Present the following data again exactly as it is shown.

===

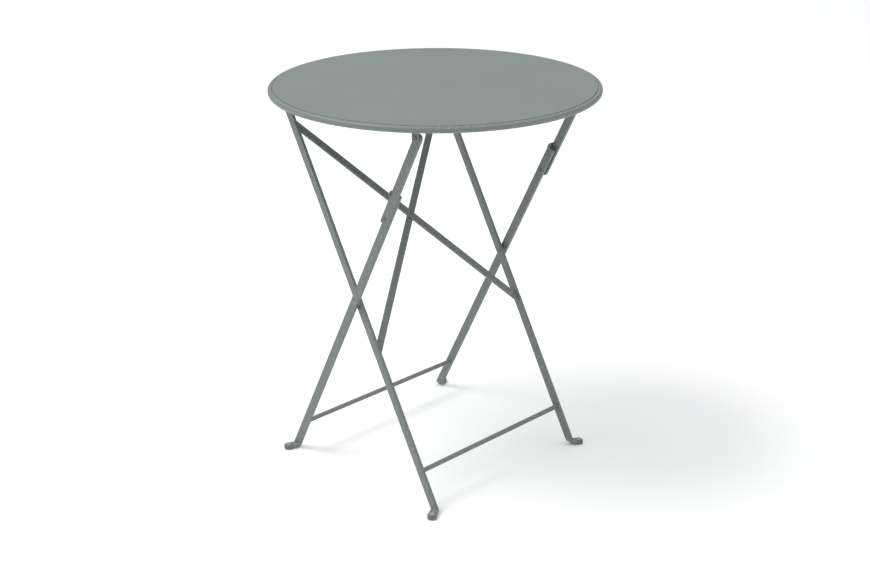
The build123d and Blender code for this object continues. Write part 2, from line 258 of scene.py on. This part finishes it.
def make_world():
    """Soft studio light from above, dark at the horizon, with a pale backdrop behind."""
    world = bpy.data.worlds.new("studio")
    world.use_nodes = True
    tree = world.node_tree
    background = tree.nodes["Background"]
    background.inputs["Strength"].default_value = WORLD_STRENGTH
    direction = tree.nodes.new("ShaderNodeTexCoord")
    split = tree.nodes.new("ShaderNodeSeparateXYZ")
    ramp = tree.nodes.new("ShaderNodeValToRGB")
    height = tree.nodes.new("ShaderNodeMapRange")
    height.inputs["From Min"].default_value = -1.0
    stops = ramp.color_ramp.elements
    stops[0].position, stops[0].color = DARK_UP_TO, HORIZON_COLOUR
    stops[1].position, stops[1].color = BRIGHT_FROM, SKY_COLOUR
    tree.links.new(direction.outputs["Generated"], split.inputs[0])
    tree.links.new(split.outputs["Z"], height.inputs["Value"])
    tree.links.new(height.outputs["Result"], ramp.inputs["Fac"])
    tree.links.new(ramp.outputs["Color"], background.inputs["Color"])
    backdrop = tree.nodes.new("ShaderNodeBackground")
    backdrop.inputs["Color"].default_value = BACKDROP_COLOUR
    path = tree.nodes.new("ShaderNodeLightPath")
    choice = tree.nodes.new("ShaderNodeMixShader")
    tree.links.new(path.outputs["Is Camera Ray"], choice.inputs["Fac"])
    tree.links.new(background.outputs["Background"], choice.inputs[1])
    tree.links.new(backdrop.outputs["Background"], choice.inputs[2])
    tree.links.new(choice.outputs["Shader"], tree.nodes["World Output"].inputs["Surface"])
    bpy.context.scene.world = world
    bpy.context.scene.view_settings.view_transform = "Standard"


def make_camera():
    data = bpy.data.cameras.new("camera")
    data.lens = LENS
    data.sensor_width = 36
    data.shift_x = SHIFT_X
    data.shift_y = SHIFT_Y
    data.clip_start = 0.05
    data.clip_end = 100
    camera = bpy.data.objects.new("camera", data)
    back = Vector((
        math.sin(AZIMUTH) * math.cos(ELEVATION),
        -math.cos(AZIMUTH) * math.cos(ELEVATION),
        math.sin(ELEVATION),
    ))
    turn = back.to_track_quat("Z", "Y").to_matrix() @ Matrix.Rotation(ROLL, 3, "Z")
    camera.matrix_world = Matrix.Translation(CAMERA_PLACE) @ turn.to_4x4()
    bpy.context.scene.collection.objects.link(camera)
    bpy.context.scene.camera = camera


make_floor()
make_world()
for light in LIGHTS:
    make_area_light(*light)
make_camera()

===

## Reply to the task
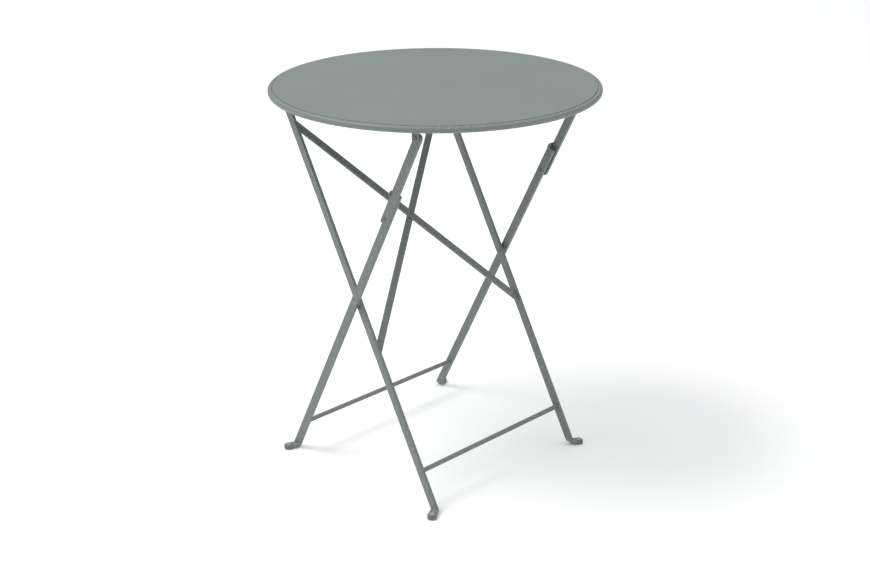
The build123d and Blender code for this object continues. Write part 2, from line 258 of scene.py on. This part finishes it.
def make_world():
    """Soft studio light from above, dark at the horizon, with a pale backdrop behind."""
    world = bpy.data.worlds.new("studio")
    world.use_nodes = True
    tree = world.node_tree
    background = tree.nodes["Background"]
    background.inputs["Strength"].default_value = WORLD_STRENGTH
    direction = tree.nodes.new("ShaderNodeTexCoord")
    split = tree.nodes.new("ShaderNodeSeparateXYZ")
    ramp = tree.nodes.new("ShaderNodeValToRGB")
    height = tree.nodes.new("ShaderNodeMapRange")
    height.inputs["From Min"].default_value = -1.0
    stops = ramp.color_ramp.elements
    stops[0].position, stops[0].color = DARK_UP_TO, HORIZON_COLOUR
    stops[1].position, stops[1].color = BRIGHT_FROM, SKY_COLOUR
    tree.links.new(direction.outputs["Generated"], split.inputs[0])
    tree.links.new(split.outputs["Z"], height.inputs["Value"])
    tree.links.new(height.outputs["Result"], ramp.inputs["Fac"])
    tree.links.new(ramp.outputs["Color"], background.inputs["Color"])
    backdrop = tree.nodes.new("ShaderNodeBackground")
    backdrop.inputs["Color"].default_value = BACKDROP_COLOUR
    path = tree.nodes.new("ShaderNodeLightPath")
    choice = tree.nodes.new("ShaderNodeMixShader")
    tree.links.new(path.outputs["Is Camera Ray"], choice.inputs["Fac"])
    tree.links.new(background.outputs["Background"], choice.inputs[1])
    tree.links.new(backdrop.outputs["Background"], choice.inputs[2])
    tree.links.new(choice.outputs["Shader"], tree.nodes["World Output"].inputs["Surface"])
    bpy.context.scene.world = world
    bpy.context.scene.view_settings.view_transform = "Standard"


def make_camera():
    data = bpy.data.cameras.new("camera")
    data.lens = LENS
    data.sensor_width = 36
    data.shift_x = SHIFT_X
    data.shift_y = SHIFT_Y
    data.clip_start = 0.05
    data.clip_end = 100
    camera = bpy.data.objects.new("camera", data)
    back = Vector((
        math.sin(AZIMUTH) * math.cos(ELEVATION),
        -math.cos(AZIMUTH) * math.cos(ELEVATION),
        math.sin(ELEVATION),
    ))
    turn = back.to_track_quat("Z", "Y").to_matrix() @ Matrix.Rotation(ROLL, 3, "Z")
    camera.matrix_world = Matrix.Translation(CAMERA_PLACE) @ turn.to_4x4()
    bpy.context.scene.collection.objects.link(camera)
    bpy.context.scene.camera = camera


make_floor()
make_world()
for light in LIGHTS:
    make_area_light(*light)
make_camera()